NZ NewswireNZ Newswire 22/07/2016
United Nations Development Programme Administrator Helen Clark speaks at a news conference at United Nations headquarters in New York last September. © REUTERS/Mike Segar United Nations Development Programme Administrator Helen Clark speaks at a news conference at United Nations headquarters in New York last September.

Helen Clark isn't one of the front-runners in the race to be the next secretary-general of the United Nations.

Reports from New York say the former prime minister didn't do well in the first secret ballot held by the Security Council to whittle down the 12 candidates.

Reuters reports Miss Clark ended up in fifth place, with former Portuguese prime minister Antonio Guterres leading the pack and former Slovenian president Danilo Turk coming in second. Bulgaria's Irina Bokova, director-general of Unesco, was third.

She edged out former Serbian foreign minister Vuk Jeremic and former Macedonian foreign minister Srgjan Kerim, who tied for fourth.

The 15-member council is holding a series of secret ballots, until it reaches a consensus on a candidate it can recommend to the General Assembly.

In the process, low-ranked candidates are expected to withdraw. Miss Clark appears to be popular in the 193-member General Assembly, where there's a feeling that it's time for a woman to head the UN.

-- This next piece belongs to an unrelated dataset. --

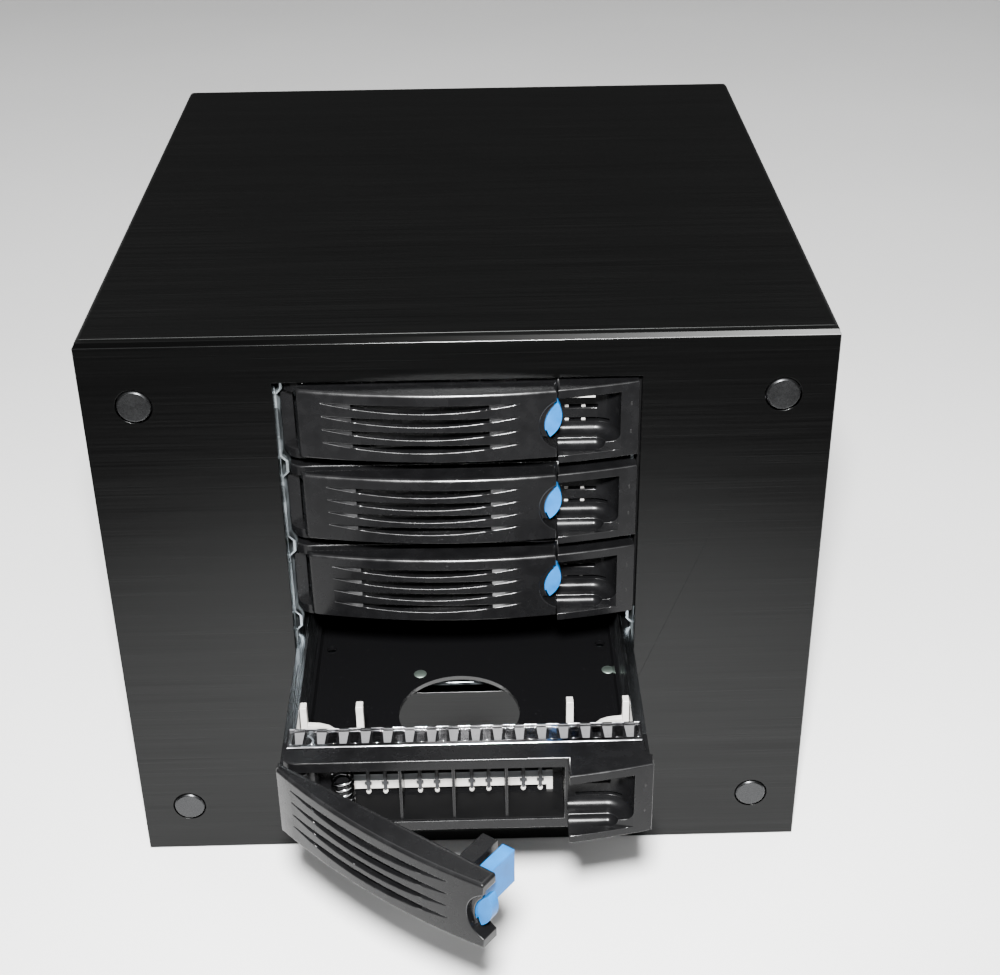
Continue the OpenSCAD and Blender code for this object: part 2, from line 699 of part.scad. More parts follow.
module lever() {
    wall = 1.8;
    color("#1b1c1d") difference() {
        union() {
            difference() {
                translate([0, 0, lever_low]) linear_extrude(tray_h - lever_low) lever_plan(0);
                // Hollow behind the front wall, between the top and bottom flanges
                translate([0, wall, lever_low + wall]) linear_extrude(tray_h - lever_low - 2 * wall)
                    polygon(concat(nose(lever_left + 3, lever_right - 7),
                        [[lever_right - 7, 4], [lever_left + 3, 4]]));
                for (i = [0:slots - 1]) lever_slot(tray_h - 5.1 - slot_pitch * i);
                // Notch for the latch's thumb tab
                along_y(-15, 5) notch_shape();
            }
            // Back wall behind the slots
            box(lever_left + 2.5, lever_right - 6.5, lever_back - 1.2, lever_back, lever_low + 1, tray_h - 1);
            // Shroud beside the thumb tab
            along_y(-4.6, -4) intersection() {
                difference() {
                    notch_shape(0.3);
                    leaf_shape(0.4);
                }
                translate([leaf_x - 6, 10.6]) square([6, 12.4]);
            }
            // Hinge arm back to the pin
            difference() {
                union() {
                    translate([pivot_x, pivot_y, win_low + 0.5]) cylinder(r = 3, h = 18.9);
                    box(pivot_x - 1.4, pivot_x + 2.2, -1.5, pivot_y, lever_low + 2, lever_low + 17.5);
                    box(pivot_x - 1.4, pivot_x + 2.2, -1.5, lever_back + 0.2, lever_low + 0.5, lever_low + 17.5);
                }
                translate([pivot_x, pivot_y, 0]) cylinder(r = pin_r + pin_gap, h = 40);
            }
            // Block that carries the latch
            box(15.2, latch_x - 1.8, -5, 15.2, 9.2, 23.3);
        }
        box(latch_x - 1.8, lever_right + 2, -3.9, 16, 9.2, 23.9);
        // Claw
        translate([lever_left - 1.5, 0, 0]) box(-1, 0.4, -1, 0.9, 22.3, 24.4);
    }
}

// Thumb tab and hook, which slide along the lever
module latch() {
    color("#5d9fe0") difference() {
        union() {
            box(latch_x, latch_x + 4.2, -3.2, 15, 11, 23.2);
            along_y(-3.7, -0.4) leaf_shape();
            box(latch_x + 1, leaf_x, -3.2, -1.6, 12, 19.6);
        }
        box(latch_x - 1, latch_x + 2.8, 1.4, 13.6, 10, 21.6);
    }
}

// ---- One module per piece of each tray ----
module tray_1_bezel() { in_bay(1) { tray_bezel(); tray_grid_ribs(); } }
module tray_1_base() { in_bay(1) tray_base(); }
module tray_1_rails() { in_bay(1) tray_rails(); }
module tray_1_emi_strip() { in_bay(1) tray_emi_strip(); }
module tray_1_clips() { in_bay(1) tray_clips(); }
module tray_1_pin() { in_bay(1) tray_pin(); }
module tray_1_spring() { in_bay(1) tray_spring(); }
module tray_1_lever() { on_pivot(1) lever(); }
module tray_1_latch() { on_pivot(1) latch(); }
module tray_2_bezel() { in_bay(2) { tray_bezel(); tray_grid_ribs(); } }
module tray_2_base() { in_bay(2) tray_base(); }
module tray_2_rails() { in_bay(2) tray_rails(); }
module tray_2_emi_strip() { in_bay(2) tray_emi_strip(); }
module tray_2_clips() { in_bay(2) tray_clips(); }
module tray_2_pin() { in_bay(2) tray_pin(); }
module tray_2_spring() { in_bay(2) tray_spring(); }
module tray_2_lever() { on_pivot(2) lever(); }
module tray_2_latch() { on_pivot(2) latch(); }
module tray_3_bezel() { in_bay(3) { tray_bezel(); tray_grid_ribs(); } }
module tray_3_base() { in_bay(3) tray_base(); }
module tray_3_rails() { in_bay(3) tray_rails(); }
module tray_3_emi_strip() { in_bay(3) tray_emi_strip(); }
module tray_3_clips() { in_bay(3) tray_clips(); }
module tray_3_pin() { in_bay(3) tray_pin(); }
module tray_3_spring() { in_bay(3) tray_spring(); }
module tray_3_lever() { on_pivot(3) lever(); }
module tray_3_latch() { on_pivot(3) latch(); }
module tray_4_bezel() { in_bay(4) { tray_bezel(); tray_grid_ribs(); } }
module tray_4_base() { in_bay(4) tray_base(); }
module tray_4_rails() { in_bay(4) tray_rails(); }
module tray_4_emi_strip() { in_bay(4) tray_emi_strip(); }
module tray_4_clips() { in_bay(4) tray_clips(); }
module tray_4_pin() { in_bay(4) tray_pin(); }
module tray_4_spring() { in_bay(4) tray_spring(); }
module tray_4_lever() { on_pivot(4) lever(); }
module tray_4_latch() { on_pivot(4) latch(); }

front_plate();
cap_screws();
power_button();
button_housing();
front_frame();
cover();
base_pan();
rear_panel();
cage_left_wall();
cage_right_wall();
cage_top_plate();
cage_shelf();
backplane();
drive_connectors();
fan_frame();
fan_rotor();
fan_guard();
fan_screws();
psu_case();
psu_inlet();
psu_fan_rotor();
rubber_feet();
cover_screws();
board_standoffs();
tray_1_bezel();
tray_1_base();
tray_1_rails();
tray_1_emi_strip();
tray_1_clips();
tray_1_pin();
tray_1_spring();
tray_1_lever();
tray_1_latch();
tray_2_bezel();
tray_2_base();
tray_2_rails();
tray_2_emi_strip();
tray_2_clips();
tray_2_pin();
tray_2_spring();
tray_2_lever();
tray_2_latch();
tray_3_bezel();
tray_3_base();
tray_3_rails();
tray_3_emi_strip();
tray_3_clips();
tray_3_pin();
tray_3_spring();
tray_3_lever();
tray_3_latch();
tray_4_bezel();
tray_4_base();
tray_4_rails();
tray_4_emi_strip();
tray_4_clips();
tray_4_pin();
tray_4_spring();
tray_4_lever();
tray_4_latch();
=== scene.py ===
import json
import math

import bmesh
import bpy
from mathutils import Matrix, Vector


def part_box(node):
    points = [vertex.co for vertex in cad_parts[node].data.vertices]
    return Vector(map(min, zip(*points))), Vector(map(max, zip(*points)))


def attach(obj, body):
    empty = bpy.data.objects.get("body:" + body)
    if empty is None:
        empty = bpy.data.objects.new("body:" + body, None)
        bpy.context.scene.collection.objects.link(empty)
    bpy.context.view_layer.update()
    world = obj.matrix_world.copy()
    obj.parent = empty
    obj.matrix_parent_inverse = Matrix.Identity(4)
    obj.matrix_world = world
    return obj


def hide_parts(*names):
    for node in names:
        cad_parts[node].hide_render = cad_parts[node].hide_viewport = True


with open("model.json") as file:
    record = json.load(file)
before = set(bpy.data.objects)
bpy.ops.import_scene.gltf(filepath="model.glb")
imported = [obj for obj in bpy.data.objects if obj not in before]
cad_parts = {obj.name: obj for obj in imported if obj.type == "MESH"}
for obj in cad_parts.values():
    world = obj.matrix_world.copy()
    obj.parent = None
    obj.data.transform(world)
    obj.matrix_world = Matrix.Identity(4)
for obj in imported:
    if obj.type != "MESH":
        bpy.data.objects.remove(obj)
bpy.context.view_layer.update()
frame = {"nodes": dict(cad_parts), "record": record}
NODES = frame["nodes"]
MM = 0.001
TRAYS = (1, 2, 3, 4)
SHARP = math.radians(32.0)          # edges that turn more than this are kept as edges

# A tray's own millimetres: x from its middle, y from the bezel's front, z from its bottom
LEVER_PIVOT = (-47.9, 10.5, 0)
LEVER_OPEN = {4: 37.5}              # degrees at rest, on the trays whose lever is open
STRIP_HALF = 54                     # half the contact strip's length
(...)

But half the candidates are women, and the Security Council's recommendation is vital.

Ultimately, the five nations that hold a veto on the Security Council - the United States, Britain, France, Russia and China - must agree on a candidate and they don't have to pay any attention to the popularity of candidates within the General Assembly.

Previous reports have said Miss Clark, who heads the UN Development Programme, was one of the front-runners to take over from Ban Ki-moon when he steps down as secretary-general at the end of the year after two five-year terms.